Re: [PATCH 11/15] KVM: x86/MMU: Refactor vmx_get_mt_mask

From: Sean Christopherson <seanjc@google.com>
To: Ben Gardon <bgardon@google.com>
Cc: Paolo Bonzini <pbonzini@redhat.com>,
	linux-kernel@vger.kernel.org, kvm@vger.kernel.org,
	Peter Xu <peterx@redhat.com>, Peter Shier <pshier@google.com>,
	David Matlack <dmatlack@google.com>,
	Mingwei Zhang <mizhang@google.com>,
	Yulei Zhang <yulei.kernel@gmail.com>,
	Wanpeng Li <kernellwp@gmail.com>,
	Xiao Guangrong <xiaoguangrong.eric@gmail.com>,
	Kai Huang <kai.huang@intel.com>,
	Keqian Zhu <zhukeqian1@huawei.com>,
	David Hildenbrand <david@redhat.com>
Subject: Re: [PATCH 11/15] KVM: x86/MMU: Refactor vmx_get_mt_mask
Date: Mon, 22 Nov 2021 18:46:58 +0000	[thread overview]
Message-ID: <YZvloswO5g/o02V6@google.com> (raw)
In-Reply-To: <CANgfPd-_7tR9tSJg85-0wAG72454qeedovhBvbX6OS1YNRxvMw@mail.gmail.com>

On Mon, Nov 22, 2021, Ben Gardon wrote:
> On Fri, Nov 19, 2021 at 1:03 AM Paolo Bonzini <pbonzini@redhat.com> wrote:
> >
> > On 11/18/21 16:30, Sean Christopherson wrote:
> > > If we really want to make this state per-vCPU, KVM would need to incorporate the
> > > CR0.CD and MTRR settings in kvm_mmu_page_role.  For MTRRs in particular, the worst
> > > case scenario is that every vCPU has different MTRR settings, which means that
> > > kvm_mmu_page_role would need to be expanded by 10 bits in order to track every
> > > possible vcpu_idx (currently capped at 1024).
> >
> > Yes, that's insanity.  I was also a bit skeptical about Ben's try_get_mt_mask callback,
> > but this would be much much worse.
> 
> Yeah, the implementation of that felt a bit kludgy to me too, but
> refactoring the handling of all those CR bits was way more complex
> than I wanted to handle in this patch set.
> I'd love to see some of those CR0 / MTRR settings be set on a VM basis
> and enforced as uniform across vCPUs.

Architecturally, we can't do that.  Even a perfectly well-behaved guest will have
(small) periods where the BSP has different settings than APs.  And it's technically
legal to have non-uniform MTRR and CR0.CD/NW configurations, even though no modern
BIOS/kernel does that.  Except for non-coherent DMA, it's a moot point because KVM
can simply ignore guest cacheability settings.
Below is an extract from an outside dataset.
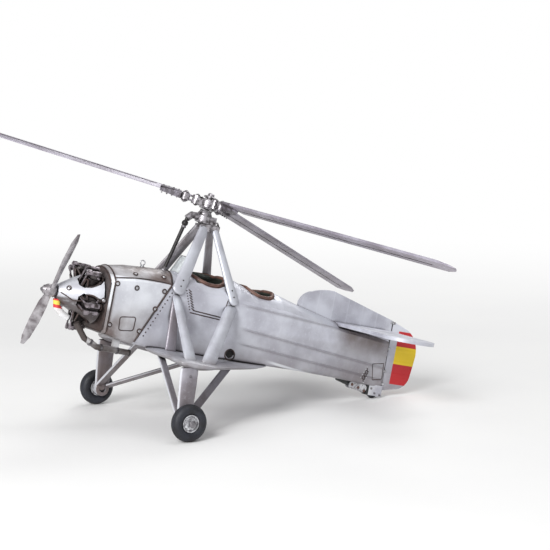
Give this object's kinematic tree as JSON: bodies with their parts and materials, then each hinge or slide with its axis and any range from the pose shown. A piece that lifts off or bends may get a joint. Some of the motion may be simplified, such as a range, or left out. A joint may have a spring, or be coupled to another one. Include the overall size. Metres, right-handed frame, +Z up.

> Looking up vCPU 0 and basing things on that feels extra hacky though,
> especially if we're still not asserting uniformity of settings across
> vCPUs.

IMO, it's marginally less hacky than what KVM has today as it allows KVM's behavior
to be clearly and sanely stated, e.g. KVM uses vCPU0's cacheability settings when
mapping non-coherent DMA.  Compare that with today's behavior where the cacheability
settings depend on which vCPU first faulted in the address for a given MMU role and
instance of the associated root, and whether other vCPUs share an MMU role/root.

> If we need to track that state to accurately virtualize the hardware
> though, that would be unfortunate.